"Simplicity: Decluttering our lives so we can be faithfully present to God and one another"


Reflection on Simplicity

By Ed Lotterman

Years ago, when I first heard Shaker Elder Joseph Brackett’s assertion that “tis the gift to be simple,” I instinctively knew that he was right and that achieving simplicity in our lives was a path to “the place just right,” that “twill be in the valley of love and delight.”  Why his 165-year-old “dancing song” still rings true to me I really do not know.  Grace and providence are factors I am sure. 

But the intervening five decades of my life have taught me how difficult it is to maintain anything approaching perfect adherence to the principle of simplicity.  I manage to keep my life simple in some ways, but repeatedly and unnecessarily complicate it in other ones.  I enjoy many simple pleasures, time with family, good food, good friends, the loving touch of my wife, interactions with students, the beauty of the prairie and the satisfaction of making something with my own hands, whether it be a loaf of bread or a welded gate for the farm,

But I also own many more things than I really need, including welders, lathes, hundreds of books I will never fully read, many gadgets French lame for scoring bread loaves and some 40-year old army uniforms I’ll never wear.  I don’t just clutter my life with things, I clutter it with activities to which I commit in moments of unrealistic mania that I often regret later.  Self-awareness I have plenty, but impulse control is still a work in progress.  And yet I deeply understand that simplicity is a path that leads to grace and serenity.  The slogan of “progress, not perfection” is good advice in this quest.

Last year, God gave me what a friend of Blair called the “gift of cancer.”  I have been blessed with a good outcome.  Nothing happened that I did not expect, both in terms of fear and pain and in terms of grace.  But while God’s grace was not unexpected, its magnitude and power as I experienced it certainly was.  And the prospect of death, even when it became clear that the survival statistics were well in my favor, did serve as a breeze to winnow the wheat in my life from the chaff.  Now, with good prospects for the future, the challenge is to be sure that I don’t keep chaff and toss away wheat!  What I did not understand in 1963, when I first heard a recording of “Simple Gifts” is that “true simplicity is gain'd,” not once for all time, but each day anew.  Only now, with life experience, do I understand how that happens, sometimes quickly, sometimes slowly, but always through grace.  


The Spiritual Practice of Simplicity

By Susan Hardman

Retirement for Bob from his Chaplaincy at The Episcopal Church Home in 2000 and my leaving a ten year position with The Minnesota Historical Society at The James J. Hill House propelled us into downsizing from our large home across from the Seminary on Como.
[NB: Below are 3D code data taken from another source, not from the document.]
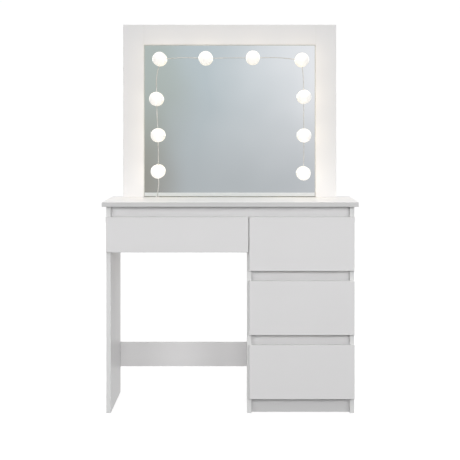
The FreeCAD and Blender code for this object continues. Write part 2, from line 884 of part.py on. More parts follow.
def string_span(here, there, bow):
    """One bowed length of wire between the rims of two neighbouring light bases."""
    start = FreeCAD.Vector(here[0], wire_plane, here[1])
    end = FreeCAD.Vector(there[0], wire_plane, there[1])
    heading = (end - start).normalize()
    rim = value("base_radius - wire_entry")
    start = start + heading * rim
    end = end - heading * rim
    middle = (start + end) * 0.5 + FreeCAD.Vector(bow[0], 0, bow[1])
    return tube(Part.Wire(Part.Arc(start, middle, end).toShape()), wire_radius)


light_string = doc.addObject("Part::Feature", "light_string_wire")
light_string.Shape = Part.makeCompound(
    [string_span(LIGHTS[i], LIGHTS[i + 1], bow) for i, bow in enumerate(BOWS)]
)
keep(light_string, "light_string_wire")


ARC_SHARE = 0.45


def rounded_route(label, points):
    """Straight runs joined by tangent arcs, each as large as 0.45 of the shorter of its two runs."""
    vectors = [FreeCAD.Vector(*point) for point in points]
    edges = []
    leaving = vectors[0]
    radii = []
    for before, corner, after in zip(vectors, vectors[1:], vectors[2:]):
        come = (corner - before).normalize()
        go = (after - corner).normalize()
        half_turn = math.acos(max(-1.0, min(1.0, come.dot(go)))) / 2
        cut = ARC_SHARE * min((corner - before).Length, (after - corner).Length)
        radius = cut / math.tan(half_turn)
        radii.append(round(radius, 1))
        arc_start = corner - come * cut
        arc_end = corner + go * cut
        inward = (go - come).normalize()
        arc_middle = corner + inward * (radius / math.cos(half_turn) - radius)
        edges.append(Part.LineSegment(leaving, arc_start).toShape())
        edges.append(Part.Arc(arc_start, arc_middle, arc_end).toShape())
        leaving = arc_end
    edges.append(Part.LineSegment(leaving, vectors[-1]).toShape())
    path = Part.Wire(edges)
    print(f"{label}: length {path.Length:.1f} mm, radii {radii}")
    return path


# The supply lead hangs from the last light, goes under the glass and through the batten's notch,
# and is coiled on the tabletop behind the mirror: nine turns in two layers, wound clockwise seen
# from above. The tail leaves the upper layer and comes down to the plug, which lies beside the coil.
LEAD_ROUTE = [
    (-273.8, 131.5, 821.4),
    (-271.4, 131.0, 804.0),
    (-272.4, 130.4, 786.0),
    (-275.0, 128.6, 767.0),
    (-276.8, 126.4, 747.0),
    (-277.2, 149.5, 746.6),
    (-273.0, 166.0, 746.6),
    (-262.0, 180.0, 746.6),
    (-246.0, 189.5, 746.6),
    (-229.0, 192.6, 746.6),
    (-213.8, 193.0, 746.6),
]
TAIL_ROUTE = [
    (-189.6, 195.1, 748.4),
    (-177.8, 189.6, 747.1),
    (-166.3, 182.2, 746.6),
    (-155.0, 175.2, 747.6),
    (-142.0, 172.0, 748.9),
]
for label, points in (("usb_lead", LEAD_ROUTE), ("usb_lead_tail", TAIL_ROUTE)):
    lead = doc.addObject("Part::Feature", label)
    lead.Shape = tube(rounded_route(label, points), wire_radius)
    keep(lead, label)

COIL_INNER = "(coil_radius - coil_thickness / 2)"
COIL_OUTER = "(coil_radius + coil_thickness / 2)"
coil = turned(
    "usb_lead_coil",
    [
        (COIL_INNER, "coil_bevel"),
        (f"{COIL_INNER} + coil_bevel", "0"),
        (f"{COIL_OUTER} - coil_bevel", "0"),
        (COIL_OUTER, "coil_bevel"),
        (COIL_OUTER, "coil_height - coil_bevel"),
        (f"{COIL_OUTER} - coil_bevel", "coil_height"),
        (f"{COIL_INNER} + coil_bevel", "coil_height"),
        (COIL_INNER, "coil_height - coil_bevel"),
    ],
)
coil.setExpression("Placement.Base.x", bound("coil_centre_x"))
coil.setExpression("Placement.Base.y", bound("coil_centre_y"))
coil.setExpression("Placement.Base.z", bound(f"{TOP_FACE} + lying_gap"))
keep(coil, "usb_lead_coil")

plug_grip = doc.addObject("Part::Box", "plug_grip")
plug_shell = doc.addObject("Part::Box", "plug_shell")
plug_axis_level = f"{TOP_FACE} + plug_height / 2 + lying_gap"
for box, sizes, start in (
    (plug_grip, ("plug_length", "plug_width", "plug_height"), "plug_start_x"),
    (plug_shell, ("shell_length", "shell_width", "shell_height"), "plug_start_x + plug_length"),
):
    for side, text in zip(("Length", "Width", "Height"), sizes):
        box.setExpression(side, bound(text))
    box.setExpression("Placement.Base.x", bound(start))
    box.setExpression("Placement.Base.y", bound(f"plug_centre_y - {sizes[1]} / 2"))
    box.setExpression("Placement.Base.z", bound(f"{plug_axis_level} - {sizes[2]} / 2"))
plug_round = doc.addObject("Part::Fillet", "plug_round")
doc.recompute()
plug_round.Base = plug_grip
rounding = value("plug_rounding")
plug_round.Edges = [(i, rounding, rounding) for i in range(1, len(plug_grip.Shape.Edges) + 1)]
plug = doc.addObject("Part::Compound", "usb_plug")
plug.Links = [plug_round, plug_shell]
keep(plug, "usb_plug")

# ---------------------------------------------------------------- checks and files

doc.recompute()
for thing in doc.Objects:
    if "Invalid" in thing.State or "Error" in thing.State:
        raise ValueError(f"{thing.Name} failed: {thing.State}")
for part in parts:
    if part.Shape.isNull() or not part.Shape.isValid() or not part.Shape.Solids:
        raise ValueError(f"{part.Label} has no valid solid")

os.makedirs("parts", exist_ok=True)
for part in parts:
    part.Shape.exportStep(os.path.join("parts", f"{part.Label}.step"))
print(f"{len(parts)} nodes written")
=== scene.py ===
import bmesh
import bpy
import json
import math
from mathutils import Matrix, Vector


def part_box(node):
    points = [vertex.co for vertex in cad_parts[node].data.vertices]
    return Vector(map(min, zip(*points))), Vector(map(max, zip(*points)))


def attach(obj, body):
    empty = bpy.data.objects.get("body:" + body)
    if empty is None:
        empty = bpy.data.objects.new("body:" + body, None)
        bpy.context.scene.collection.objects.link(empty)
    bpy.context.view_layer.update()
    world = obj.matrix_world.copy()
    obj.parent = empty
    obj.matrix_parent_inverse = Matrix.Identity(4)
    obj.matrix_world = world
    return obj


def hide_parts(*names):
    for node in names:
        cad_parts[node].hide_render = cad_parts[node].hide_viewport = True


# Looks of the vanity table, in metres. X runs to the right, Y to the rear and Z up. Boards and
# fittings keep their CAD shape and get a material. The globes, the light bases, the supply lead
# with its plug, the cam locks and the screws are replaced by detailed pieces.

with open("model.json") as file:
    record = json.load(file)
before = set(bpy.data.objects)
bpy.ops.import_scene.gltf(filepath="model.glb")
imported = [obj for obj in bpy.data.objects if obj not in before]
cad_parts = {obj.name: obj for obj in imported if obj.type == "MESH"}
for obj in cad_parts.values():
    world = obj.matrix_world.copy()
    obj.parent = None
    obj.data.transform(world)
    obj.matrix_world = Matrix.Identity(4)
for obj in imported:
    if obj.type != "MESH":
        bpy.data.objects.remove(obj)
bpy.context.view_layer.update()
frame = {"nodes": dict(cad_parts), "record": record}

MM = 0.001
TURN = 2 * math.pi
SHARP = math.radians(32)

# ---------------------------------------------------------------- camera

SENSOR_WIDTH = 36.0
FOCAL_LENGTH = 100.51
LENS_SHIFT = (-0.0272, -0.2237)
CAMERA_PLACE = (0.0432, -4.696, 1.0084)
LEVEL_TO_REAR = (math.pi / 2, 0, 0)

camera_data = bpy.data.cameras.new("camera")
camera_data.sensor_width = SENSOR_WIDTH
camera_data.lens = FOCAL_LENGTH
camera_data.shift_x, camera_data.shift_y = LENS_SHIFT
camera = bpy.data.objects.new("camera", camera_data)
camera.location = CAMERA_PLACE
camera.rotation_euler = LEVEL_TO_REAR
bpy.context.collection.objects.link(camera)
bpy.context.scene.camera = camera

# ---------------------------------------------------------------- supply lead

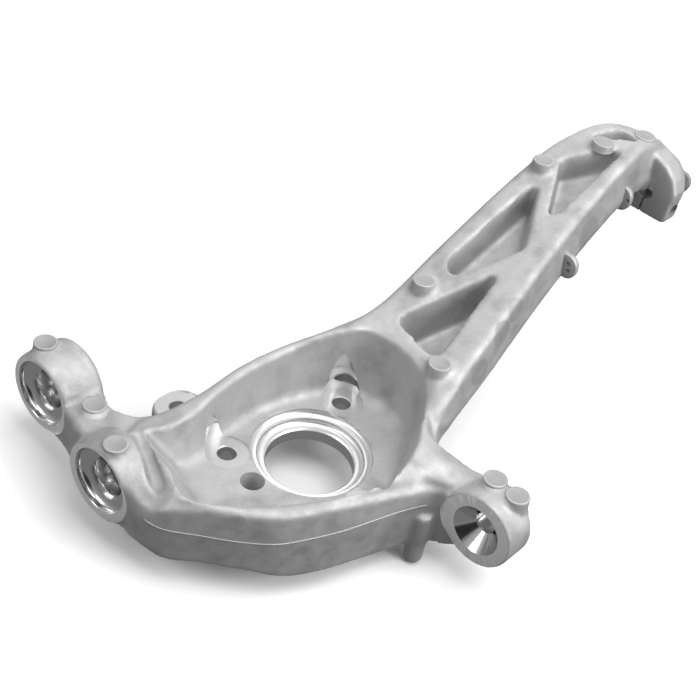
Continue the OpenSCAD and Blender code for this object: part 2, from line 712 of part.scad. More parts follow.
// Taper and bore of the steering boss, cut along +Y from its mouth
module steering_seat() {
    mouth_r = steer_cone_d / 2;
    bore_r = steer_bore_d / 2;
    length = steer_l + steer_collar_l;
    rotate([-90, 0, 0]) {
        rotate_extrude()
            polygon([[0, -over], [mouth_r, -over], [mouth_r, steer_lip], [bore_r, steer_cone_depth],
                [bore_r, length + over], [0, length + over]]);
    }
}

// Clamp bore with its slit and pinch bolt hole
module clamp_cuts() {
    span = neck_l - clamp_face_y;
    translate([clamp_x, clamp_face_y - clamp_run, clamp_z])
        rotate([-90, 0, 0])
            cylinder(h = 2 * span, d = clamp_bore_d);
    translate([clamp_x - slit_w / 2, clamp_face_y - clamp_run, clamp_bottom_z - span])
        cube([slit_w, 2 * span, clamp_z - clamp_bottom_z + span]);
    translate([clamp_right_x, clamp_face_y - span, clamp_bottom_z - span])
        cube([span, 3 * span, span + clamp_z - clamp_bottom_z]);
    translate([clamp_x - pinch_depth, pinch_y, pinch_z])
        rotate([0, 90, 0])
            cylinder(h = pinch_depth + 3 * span, d = pinch_d);
}

module ear_cuts(x, y) {
    translate([x, y, ear_top_h - 2 * ear_t]) cylinder(h = 4 * ear_t, d = ear_hole_d);
    translate([x, y, ear_top_h - ear_face_depth]) cylinder(h = ear_t, d = ear_face_d);
}

module bracket_hole(x, y, z) {
    translate([x, y + bracket_t, z])
        rotate([90, 0, 0])
            cylinder(h = 3 * bracket_t, d = bracket_hole_d);
}

module knuckle() {
    color("silver")
        difference() {
            // This joins the cast surfaces into one solid before the seats are machined
            resize([0, 0, 0]) casting();
            hub_bore();
            hub_bolts();
            sensor_hole();
            translate([rear_boss_x, rear_boss_y, parting_h]) joint_seat(rear_bore_depth);
            translate([front_boss_x, front_boss_y, parting_h]) joint_seat(front_bore_depth);
            translate([steer_x, steer_y, parting_h]) steering_seat();
            clamp_cuts();
            ear_cuts(ear_x, ear_y);
            ear_cuts(far_ear_x, far_ear_y);
            bracket_hole(bracket_x + bracket_hole_x, bracket_y, bracket_z + bracket_hole_z);
            bracket_hole(bracket_x + bracket_hole_x, bracket_y, bracket_z + bracket_hole_z + bracket_hole_step);
            bracket_hole(far_bracket_x, far_bracket_y, far_bracket_z + bracket_hole_z + bracket_hole_step);
        }
}

knuckle();
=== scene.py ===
"""Dresses the steering knuckle: cast skin, machined seats, ejector pads, mould flash and a plain stage."""

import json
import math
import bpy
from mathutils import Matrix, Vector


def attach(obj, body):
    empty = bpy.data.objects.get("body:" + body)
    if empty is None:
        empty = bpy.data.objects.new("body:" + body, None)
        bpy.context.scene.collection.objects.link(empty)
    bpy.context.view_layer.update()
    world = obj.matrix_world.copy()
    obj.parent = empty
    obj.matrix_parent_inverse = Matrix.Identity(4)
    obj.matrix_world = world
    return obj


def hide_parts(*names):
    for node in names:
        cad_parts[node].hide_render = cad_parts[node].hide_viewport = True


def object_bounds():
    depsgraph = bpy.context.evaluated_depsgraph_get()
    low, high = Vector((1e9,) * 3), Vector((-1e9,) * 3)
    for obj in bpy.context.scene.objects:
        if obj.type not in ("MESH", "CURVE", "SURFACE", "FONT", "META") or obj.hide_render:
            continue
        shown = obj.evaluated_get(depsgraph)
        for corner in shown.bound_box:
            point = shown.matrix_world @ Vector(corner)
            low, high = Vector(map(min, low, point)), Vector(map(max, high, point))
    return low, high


bl_info = {
    "name": "Steering Knuckle",
    "version": (1, 0, 0),
    "blender": (4, 5, 0),
    "location": "3D View > Sidebar > Knuckle",
    "description": "Models a cast aluminium steering knuckle over its packed frame",
    "category": "Object",
}

from collections import namedtuple

import bmesh
import bpy
from bpy.props import FloatProperty, IntProperty, PointerProperty, StringProperty
from mathutils import Matrix, Vector

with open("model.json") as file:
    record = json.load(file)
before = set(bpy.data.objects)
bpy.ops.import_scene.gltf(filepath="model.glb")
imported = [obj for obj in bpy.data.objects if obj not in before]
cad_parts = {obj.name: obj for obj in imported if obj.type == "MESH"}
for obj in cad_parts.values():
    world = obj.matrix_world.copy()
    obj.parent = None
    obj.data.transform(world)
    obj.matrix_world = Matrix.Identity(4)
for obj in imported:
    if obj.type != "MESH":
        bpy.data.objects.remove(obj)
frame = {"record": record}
cad_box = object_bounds()
mounts = {mount["name"]: mount for mount in frame["record"]["mounts"]}

MM = 0.001
BODY = "root"
NODE = "knuckle"
# Turns that lay an axis along +X and along +Y
ALONG_X = Matrix.Rotation(math.radians(90), 3, "Y")
ALONG_Y = Matrix.Rotation(math.radians(-90), 3, "X")


def mount_place(name):
    """Centre of a mount in the frame."""
    return Vector(mounts[name]["pos_m"])


def mount_radius(name):
    """Wall radius of a mount's hole."""
    return mounts[name]["dims"]["r_mm"] * MM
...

Av.  We had already gone to one car, our 3 sons were launched, and Parkinsons with a prominent tremor, was moving into high gear.  We had some things to figure out.  What has worked well for us is being a team, looking at our calendars together and now using a white board to list our daily to do's.

Simple living asks us to wrestle with questions like: What is enough? How do we balance time, talent and money? What are our priorities? How flexible are we in changing how we used to do things and what is needed now?  A strong Spiritual Community, family travel and good friends alwaysare at the top of the list.

Bob was diagnosed with Parkinsons Disease in 1996. In 2008 he had Deep Brain Stimulation Surgery to relieve and manage tremor.  This has brought a real increase in his quality of life.  We have had to struggle with changes in our roles and my taking over many tasks that he used to do.  This will continue.  Therefore, after an interim move in St. Anthony Park, we moved to Linnea Gardens Condos four years ago; no more yard work, no more snow shoveling, but still a small garden we love to tend.  We now live in a sun filled 965 sq ft. of space with lovely white walls for our love of Art and some of Bob's original water colors; not much space for STUFF.  Always, we have been advocates of reduce, reuse and this has fit well with our smaller foot print.

The places where we choose to volunteer are mostly within walking distance.  Volunteering at The Hampden Park Coop allows us a large food discount and a great community of friends.  The Church and Bob's Art Lessons are close by.  We even tried, unsuccessfully, to build a Cohousing Community in St. Anthony Park.

Author and Architect, Sarah Susanka, in her book, "The Not So Big Life", gives us some one liners to live by. "A Better Life ,Not a BIgger Life",  "Most of our lives are cluttered with unwanted obligations as our attics and garages are cluttered with things". and "Waking up from our overstuffed lives and making room for what we long to have time for".

This spiritual journey through a more simple life is a process that happens in small steps; a process not an end.  It asks us to take some risks and actions and to be grateful for what we have.  What we have is enough and there is some to share.

What are you grateful for today? What actions will you take to declutter and enrich your life?